Hi inspired by this question Prove that if $a+b =1$, then $\forall n \in \mathbb{N}, a^{(2b)^{n}} + b^{(2a)^{n}} \leq 1$. I propose this :
Let $a,b>0$ such that $a+b=1$ then we have : $$\Big(a^{(2b)^n}-b^{(2a)^n}\Big)^2\geq \Big(a^{(2b)^{n-1}}-b^{(2a)^{n-1}}\Big)\Big(a^{(2b)^{n+1}}-b^{(2a)^{n+1}}\Big)$$ Where $n\geq 2$ a natural number .

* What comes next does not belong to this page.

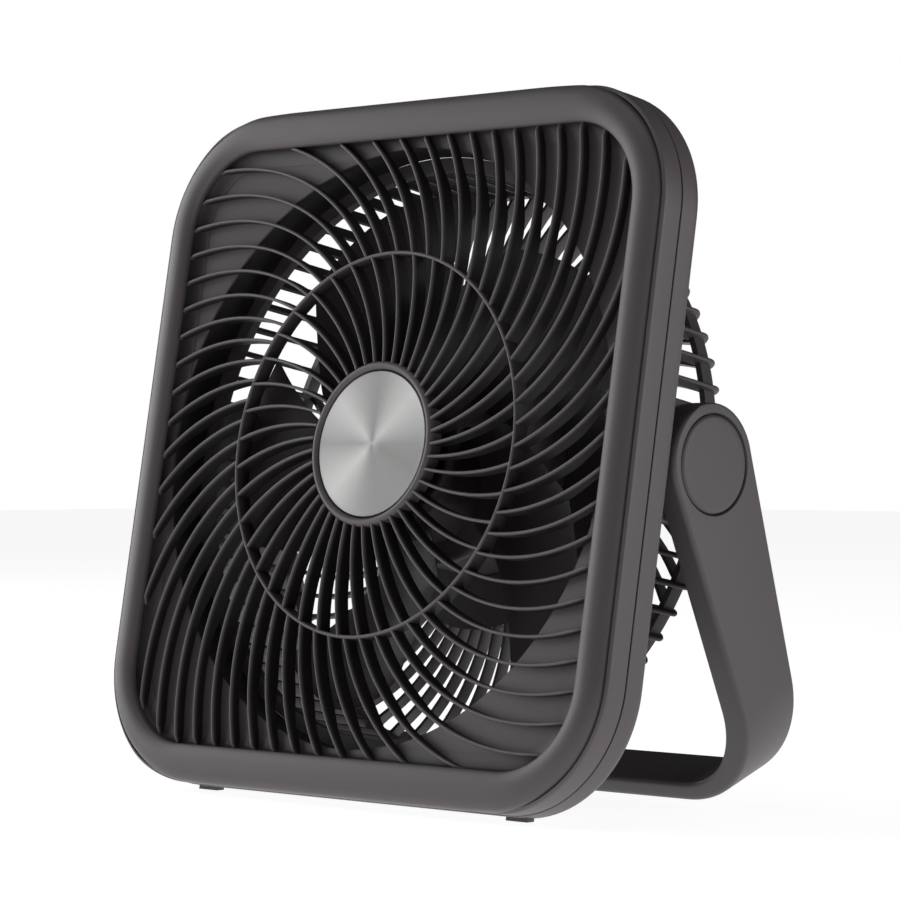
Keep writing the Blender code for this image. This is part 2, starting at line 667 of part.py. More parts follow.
def stand_path():
    """(outer point, inner point, half width) from the right arm's round end to the middle of the bar.

    Points are (across, down from the pivot)."""
    path = []
    for angle in (80, 60, 40, 20):
        turn = math.radians(angle)
        down = -ARM_END_RADIUS * math.sin(turn)
        path.append(((ARM_OUTER, down), (ARM_OUTER - ARM_THICK, down), ARM_END_RADIUS * math.cos(turn)))
    bend = STAND_LENGTH - STAND_CORNER
    for down in (0.0, 0.034, 0.068, bend):
        path.append(((ARM_OUTER, down), (ARM_OUTER - ARM_THICK, down), arm_half_width(down)))
    inner_x = STAND_CORNER - ARM_THICK
    inner_down = STAND_CORNER - BAR_THICK
    for step in range(1, 7):
        turn = math.pi / 2 * step / 6
        centre_x = ARM_OUTER - STAND_CORNER
        outer = (centre_x + STAND_CORNER * math.cos(turn), bend + STAND_CORNER * math.sin(turn))
        inner = (centre_x + inner_x * math.cos(turn), bend + inner_down * math.sin(turn))
        path.append((outer, inner, arm_half_width(outer[1])))
    return path


def add_stand(parent):
    edge = 0.0015
    half_path = stand_path()
    mirrored = [((-o[0], o[1]), (-i[0], i[1]), w) for o, i, w in reversed(half_path)]
    loops = []
    for outer, inner, width in half_path + mirrored:
        out, ins = Vector(outer), Vector(inner)
        across = (ins - out).normalized() * edge
        small = min(edge, width * 0.4)
        points = ((out + across, width), (out, width - small), (out, small - width), (out + across, -width),
                  (ins - across, -width), (ins, small - width), (ins, width - small), (ins - across, width))
        loops.append([(point.x, y, -point.y) for point, y in points])
    stand = add_object("stand_frame", loft(loops), PLASTIC, parent)
    for side, word in ((1, "right"), (-1, "left")):
        def along_x(profile, count=28):
            return onto_x(turned([(r, side * x) for r, x in profile], count))
        bore = along_x([(PIVOT_HOLE, 0.135), (PIVOT_HOLE, 0.1430), (0.0116, 0.1430), (0.0116, 0.1468),
                        (CAP_RADIUS + 0.0004, 0.1468), (CAP_RADIUS + 0.0004, 0.152)])
        combine(stand, add_object("stand_bore_" + word, bore, None, parent, helper=True), "DIFFERENCE")
        cap = along_x([(CAP_RADIUS, 0.1472), (CAP_RADIUS, 0.1493), (CAP_RADIUS - 0.0006, ARM_OUTER)])
        add_object("pivot_cap_" + word, cap, PLASTIC, parent)
        low = -STAND_LENGTH
        x = sorted((side * (0.018 - GAP), side * (0.042 + GAP)))
        recess = box((x[0], -0.0135 - GAP, -0.160), (x[1], -0.0095 + GAP, low + 0.0012))
        combine(stand, add_object("bar_recess_" + word, recess, None, parent, helper=True), "DIFFERENCE")
        foot = [(-0.0135, low + 0.0009), (-0.0095, low + 0.0009)]
        foot += [(y, stand_floor(y)) for y in (-0.0095, -0.0135)]
        loops = [[(side * x, y, z) for y, z in foot] for x in (0.018, 0.042)]
        add_object("stand_foot_" + word, loft(loops), RUBBER, parent)


def stand_floor(y):
    """Height in the stand's frame of the floor under a depth y."""
    turn = STAND_SWING - LEAN
    drop = FLOOR_DROP - PIVOT_DEPTH * math.sin(LEAN)
    return -(drop + y * math.sin(turn)) / math.cos(turn)


def add_pivots(parent):
    for side, word in ((1, "right"), (-1, "left")):
        bolt = [(0.0060, 0.1322), (0.0060, 0.1434), (0.0110, 0.1434), (0.0110, 0.1458), (0.0098, 0.1465)]
        bolt = onto_x(turned([(r, side * x) for r, x in bolt], 20, (-PIVOT_DEPTH, 0.0)))
        add_object("pivot_bolt_" + word, bolt, STEEL, parent)
        washer = [(0.0064, 0.1366), (0.0170, 0.1366), (0.0170, 0.1375), (0.0064, 0.1375)]
        washer = onto_x(turned([(r, side * x) for r, x in washer], 20, (-PIVOT_DEPTH, 0.0), ring=True))
        add_object("friction_washer_" + word, washer, RUBBER, parent)


def main():
    clear_scene()
    fan_frame = add_empty("fan_frame", None, (0, -BOX_MIDDLE, FLOOR_DROP), -LEAN)
    rotor_axis = add_empty("rotor_axis", fan_frame)
    knob_axis = add_empty("knob_axis", fan_frame, (0, COVER_BACK, 0))
    stand_pivot = add_empty("stand_pivot", fan_frame, (0, PIVOT_DEPTH, 0), STAND_SWING)
    add_bezel(fan_frame)
    add_grille(fan_frame)
    add_badge(fan_frame)
    add_front_shell(fan_frame)
    add_air_duct(fan_frame)
    add_rear_shell(fan_frame)
    add_case_screws(fan_frame)
    add_cage(fan_frame)
    add_rotor(rotor_axis)
    add_stator(fan_frame)
    add_motor_base(fan_frame)
    add_pod(fan_frame)
    add_battery(fan_frame)
    add_controls(fan_frame, knob_axis)
    add_pivots(fan_frame)
    add_stand(stand_pivot)


main()
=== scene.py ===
import json
import math
import bmesh
import bpy
import numpy as np
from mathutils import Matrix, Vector


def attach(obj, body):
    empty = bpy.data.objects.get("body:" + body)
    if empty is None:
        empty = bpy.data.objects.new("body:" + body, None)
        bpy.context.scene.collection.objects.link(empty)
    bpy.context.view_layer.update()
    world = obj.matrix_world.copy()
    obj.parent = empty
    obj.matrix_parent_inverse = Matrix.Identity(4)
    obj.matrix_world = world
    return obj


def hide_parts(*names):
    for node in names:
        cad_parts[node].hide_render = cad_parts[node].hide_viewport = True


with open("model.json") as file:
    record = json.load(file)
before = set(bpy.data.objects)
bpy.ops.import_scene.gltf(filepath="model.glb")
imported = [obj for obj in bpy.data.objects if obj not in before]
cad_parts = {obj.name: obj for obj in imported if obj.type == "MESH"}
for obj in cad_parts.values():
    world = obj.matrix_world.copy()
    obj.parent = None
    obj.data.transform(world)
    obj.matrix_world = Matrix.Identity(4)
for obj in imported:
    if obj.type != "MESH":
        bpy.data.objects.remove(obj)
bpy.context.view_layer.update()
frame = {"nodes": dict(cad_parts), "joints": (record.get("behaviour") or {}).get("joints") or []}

joints = {joint["name"]: joint for joint in frame["joints"]}
shaftPoint = np.array(joints["rotor_spin"]["pos_m"])
backward = np.array(joints["rotor_spin"]["axis"])
upward = np.cross((1.0, 0.0, 0.0), backward)


def fanPlace(points):  # x along X, y along the shaft, z up the casing, from the middle of the front
    points = np.asarray(points, float)
    return shaftPoint + points[..., :1] * (1, 0, 0) + points[..., 1:2] * backward + points[..., 2:3] * upward


casing = dict(halfWide=0.150, halfHigh=0.152, corner=0.055, highRate=1.075, cornerRate=1.12)


def smooth(t):  # 0 below 0, 1 above 1, 3t^2 - 2t^3 between
    t = np.clip(t, 0, 1)
    return t * t * (3 - 2 * t)


def flowing(points, steps):  # Catmull-Rom curve through the points, steps to a span
    points = np.asarray(points, float)
    ends = np.vstack([2 * points[0] - points[1], points, 2 * points[-1] - points[-2]])
    a, b, c, d = ends[:-3, None], ends[1:-2, None], ends[2:-1, None], ends[3:, None]
    t = (np.arange(steps) / steps)[None, :, None]
    curve = b + 0.5 * t * (c - a + t * (2 * a - 5 * b + 4 * c - d + t * (3 * (b - c) + d - a)))
    return np.vstack([curve.reshape(-1, points.shape[1]), points[-1:]])


def rounded(points, radius, steps=4):
    # a polyline whose inner corners become quarter-like arcs of about that radius
    points = np.asarray(points, float)
    radii = np.broadcast_to(radius, len(points))
    out = [points[0]]
    for near, here, far, size in zip(points, points[1:], points[2:], radii[1:]):
        back, on = near - here, far - here
        reach = min(size, np.linalg.norm(back) * 0.49, np.linalg.norm(on) * 0.49)
        start, end = here + back / np.linalg.norm(back) * reach, here + on / np.linalg.norm(on) * reach
        t = np.linspace(0, 1, steps + 1)[:, None]
        out.extend((1 - t) ** 2 * start + 2 * t * (1 - t) * here + t ** 2 * end)
    out.append(points[-1])
    return np.array(out)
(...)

It's Turan-type inequality of the form :
$$\operatorname{P_n}^2(x)\geq \operatorname{P_{n-1}}(x)\operatorname{P_{n+1}}(x)$$
My work :
The trick : Since $g(x)=\ln\Big(|a^{(2b)^{x\pm 1}}-b^{(2a)^{x\pm 1}}|\Big)$ I guess (by a numerical routine)that $g(x)$ is concave $\forall x\in [2,\infty)$ and remains to apply the Jensen's inequality to get the desired result .
Implicit question :
How to prove that the function $g(x)$ is concave or have you an other way ?
Any helps is greatly appreciated .
Thanks a lot for your contributions !